[Data provided]

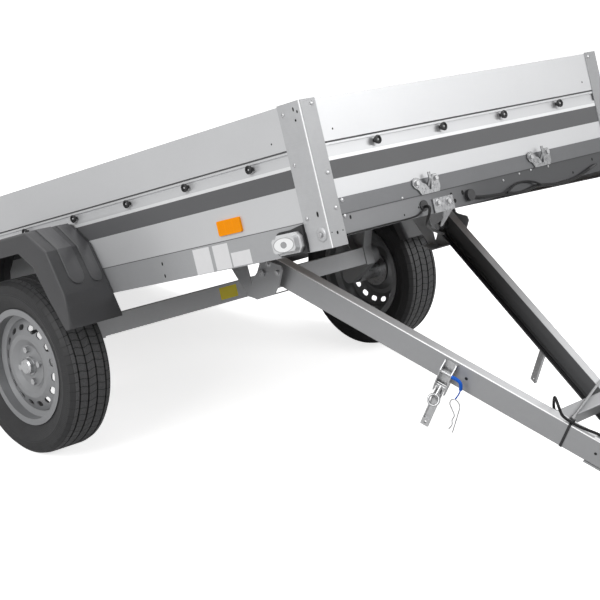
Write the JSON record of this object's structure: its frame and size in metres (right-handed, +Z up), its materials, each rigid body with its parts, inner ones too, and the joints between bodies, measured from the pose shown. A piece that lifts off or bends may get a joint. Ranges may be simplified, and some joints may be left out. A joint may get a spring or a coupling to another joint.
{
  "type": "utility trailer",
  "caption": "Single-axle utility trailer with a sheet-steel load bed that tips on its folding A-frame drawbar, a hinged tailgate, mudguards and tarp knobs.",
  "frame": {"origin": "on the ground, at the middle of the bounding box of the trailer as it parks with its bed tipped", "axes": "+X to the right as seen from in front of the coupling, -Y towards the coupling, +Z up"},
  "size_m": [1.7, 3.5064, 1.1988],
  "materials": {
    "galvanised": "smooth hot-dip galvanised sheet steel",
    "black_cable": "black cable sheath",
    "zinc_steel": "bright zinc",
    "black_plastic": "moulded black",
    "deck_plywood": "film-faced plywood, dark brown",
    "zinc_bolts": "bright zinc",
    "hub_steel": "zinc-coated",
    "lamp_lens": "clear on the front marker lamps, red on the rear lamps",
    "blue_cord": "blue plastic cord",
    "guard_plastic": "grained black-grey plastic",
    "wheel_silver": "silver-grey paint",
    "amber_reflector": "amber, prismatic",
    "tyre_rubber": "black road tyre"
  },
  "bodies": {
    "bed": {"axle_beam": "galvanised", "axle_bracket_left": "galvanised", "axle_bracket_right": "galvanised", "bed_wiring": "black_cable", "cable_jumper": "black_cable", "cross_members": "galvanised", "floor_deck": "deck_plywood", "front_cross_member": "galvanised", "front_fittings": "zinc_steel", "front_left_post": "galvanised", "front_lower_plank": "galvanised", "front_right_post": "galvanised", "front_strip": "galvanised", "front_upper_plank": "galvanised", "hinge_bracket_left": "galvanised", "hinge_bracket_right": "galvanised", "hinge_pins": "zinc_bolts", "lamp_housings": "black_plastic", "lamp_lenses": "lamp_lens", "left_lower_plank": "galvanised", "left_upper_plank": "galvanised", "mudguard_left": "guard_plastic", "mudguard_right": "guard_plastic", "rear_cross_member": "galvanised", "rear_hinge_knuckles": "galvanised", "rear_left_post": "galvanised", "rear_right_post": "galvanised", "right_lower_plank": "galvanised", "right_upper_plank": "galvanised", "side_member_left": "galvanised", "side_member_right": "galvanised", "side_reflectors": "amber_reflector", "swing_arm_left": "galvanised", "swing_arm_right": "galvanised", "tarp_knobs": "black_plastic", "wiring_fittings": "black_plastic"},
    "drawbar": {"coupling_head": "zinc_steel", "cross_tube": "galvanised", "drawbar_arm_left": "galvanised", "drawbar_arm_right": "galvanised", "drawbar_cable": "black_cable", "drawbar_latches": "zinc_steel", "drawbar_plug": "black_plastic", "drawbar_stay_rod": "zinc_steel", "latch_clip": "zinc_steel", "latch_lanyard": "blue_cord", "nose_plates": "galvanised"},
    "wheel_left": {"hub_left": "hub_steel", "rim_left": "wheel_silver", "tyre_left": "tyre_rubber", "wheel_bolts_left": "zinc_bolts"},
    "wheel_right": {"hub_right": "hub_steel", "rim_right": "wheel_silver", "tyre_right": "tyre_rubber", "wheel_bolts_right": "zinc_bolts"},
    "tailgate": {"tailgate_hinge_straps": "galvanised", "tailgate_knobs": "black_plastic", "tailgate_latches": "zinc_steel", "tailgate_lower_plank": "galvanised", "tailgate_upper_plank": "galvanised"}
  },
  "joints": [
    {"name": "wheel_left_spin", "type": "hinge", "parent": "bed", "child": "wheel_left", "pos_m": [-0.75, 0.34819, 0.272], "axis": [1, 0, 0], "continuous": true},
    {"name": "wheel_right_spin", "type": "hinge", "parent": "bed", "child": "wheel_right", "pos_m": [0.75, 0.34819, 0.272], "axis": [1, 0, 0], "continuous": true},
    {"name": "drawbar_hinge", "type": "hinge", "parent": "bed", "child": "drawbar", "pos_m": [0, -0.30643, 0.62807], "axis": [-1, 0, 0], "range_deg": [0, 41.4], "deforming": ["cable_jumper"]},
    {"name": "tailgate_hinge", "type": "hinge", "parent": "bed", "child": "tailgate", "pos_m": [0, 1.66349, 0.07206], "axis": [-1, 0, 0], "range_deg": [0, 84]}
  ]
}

[Work required] Reproduce the material above, every line of it, exactly.

[Exercise output]
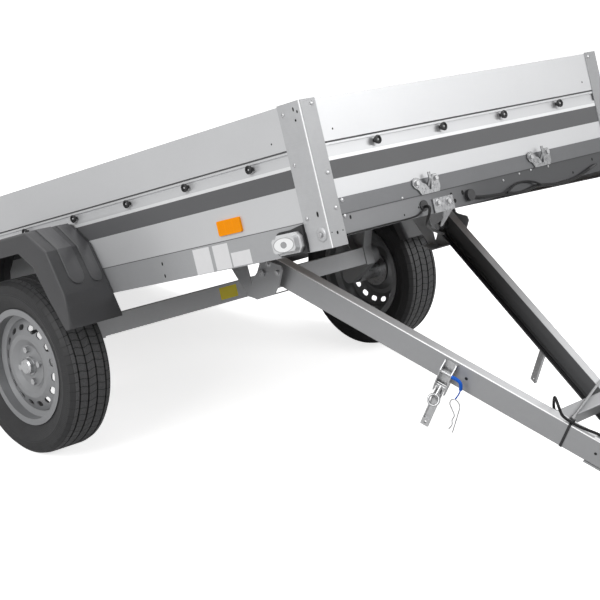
Write the JSON record of this object's structure: its frame and size in metres (right-handed, +Z up), its materials, each rigid body with its parts, inner ones too, and the joints between bodies, measured from the pose shown. A piece that lifts off or bends may get a joint. Ranges may be simplified, and some joints may be left out. A joint may get a spring or a coupling to another joint.
{
  "type": "utility trailer",
  "caption": "Single-axle utility trailer with a sheet-steel load bed that tips on its folding A-frame drawbar, a hinged tailgate, mudguards and tarp knobs.",
  "frame": {"origin": "on the ground, at the middle of the bounding box of the trailer as it parks with its bed tipped", "axes": "+X to the right as seen from in front of the coupling, -Y towards the coupling, +Z up"},
  "size_m": [1.7, 3.5064, 1.1988],
  "materials": {
    "galvanised": "smooth hot-dip galvanised sheet steel",
    "black_cable": "black cable sheath",
    "zinc_steel": "bright zinc",
    "black_plastic": "moulded black",
    "deck_plywood": "film-faced plywood, dark brown",
    "zinc_bolts": "bright zinc",
    "hub_steel": "zinc-coated",
    "lamp_lens": "clear on the front marker lamps, red on the rear lamps",
    "blue_cord": "blue plastic cord",
    "guard_plastic": "grained black-grey plastic",
    "wheel_silver": "silver-grey paint",
    "amber_reflector": "amber, prismatic",
    "tyre_rubber": "black road tyre"
  },
  "bodies": {
    "bed": {"axle_beam": "galvanised", "axle_bracket_left": "galvanised", "axle_bracket_right": "galvanised", "bed_wiring": "black_cable", "cable_jumper": "black_cable", "cross_members": "galvanised", "floor_deck": "deck_plywood", "front_cross_member": "galvanised", "front_fittings": "zinc_steel", "front_left_post": "galvanised", "front_lower_plank": "galvanised", "front_right_post": "galvanised", "front_strip": "galvanised", "front_upper_plank": "galvanised", "hinge_bracket_left": "galvanised", "hinge_bracket_right": "galvanised", "hinge_pins": "zinc_bolts", "lamp_housings": "black_plastic", "lamp_lenses": "lamp_lens", "left_lower_plank": "galvanised", "left_upper_plank": "galvanised", "mudguard_left": "guard_plastic", "mudguard_right": "guard_plastic", "rear_cross_member": "galvanised", "rear_hinge_knuckles": "galvanised", "rear_left_post": "galvanised", "rear_right_post": "galvanised", "right_lower_plank": "galvanised", "right_upper_plank": "galvanised", "side_member_left": "galvanised", "side_member_right": "galvanised", "side_reflectors": "amber_reflector", "swing_arm_left": "galvanised", "swing_arm_right": "galvanised", "tarp_knobs": "black_plastic", "wiring_fittings": "black_plastic"},
    "drawbar": {"coupling_head": "zinc_steel", "cross_tube": "galvanised", "drawbar_arm_left": "galvanised", "drawbar_arm_right": "galvanised", "drawbar_cable": "black_cable", "drawbar_latches": "zinc_steel", "drawbar_plug": "black_plastic", "drawbar_stay_rod": "zinc_steel", "latch_clip": "zinc_steel", "latch_lanyard": "blue_cord", "nose_plates": "galvanised"},
    "wheel_left": {"hub_left": "hub_steel", "rim_left": "wheel_silver", "tyre_left": "tyre_rubber", "wheel_bolts_left": "zinc_bolts"},
    "wheel_right": {"hub_right": "hub_steel", "rim_right": "wheel_silver", "tyre_right": "tyre_rubber", "wheel_bolts_right": "zinc_bolts"},
    "tailgate": {"tailgate_hinge_straps": "galvanised", "tailgate_knobs": "black_plastic", "tailgate_latches": "zinc_steel", "tailgate_lower_plank": "galvanised", "tailgate_upper_plank": "galvanised"}
  },
  "joints": [
    {"name": "wheel_left_spin", "type": "hinge", "parent": "bed", "child": "wheel_left", "pos_m": [-0.75, 0.34819, 0.272], "axis": [1, 0, 0], "continuous": true},
    {"name": "wheel_right_spin", "type": "hinge", "parent": "bed", "child": "wheel_right", "pos_m": [0.75, 0.34819, 0.272], "axis": [1, 0, 0], "continuous": true},
    {"name": "drawbar_hinge", "type": "hinge", "parent": "bed", "child": "drawbar", "pos_m": [0, -0.30643, 0.62807], "axis": [-1, 0, 0], "range_deg": [0, 41.4], "deforming": ["cable_jumper"]},
    {"name": "tailgate_hinge", "type": "hinge", "parent": "bed", "child": "tailgate", "pos_m": [0, 1.66349, 0.07206], "axis": [-1, 0, 0], "range_deg": [0, 84]}
  ]
}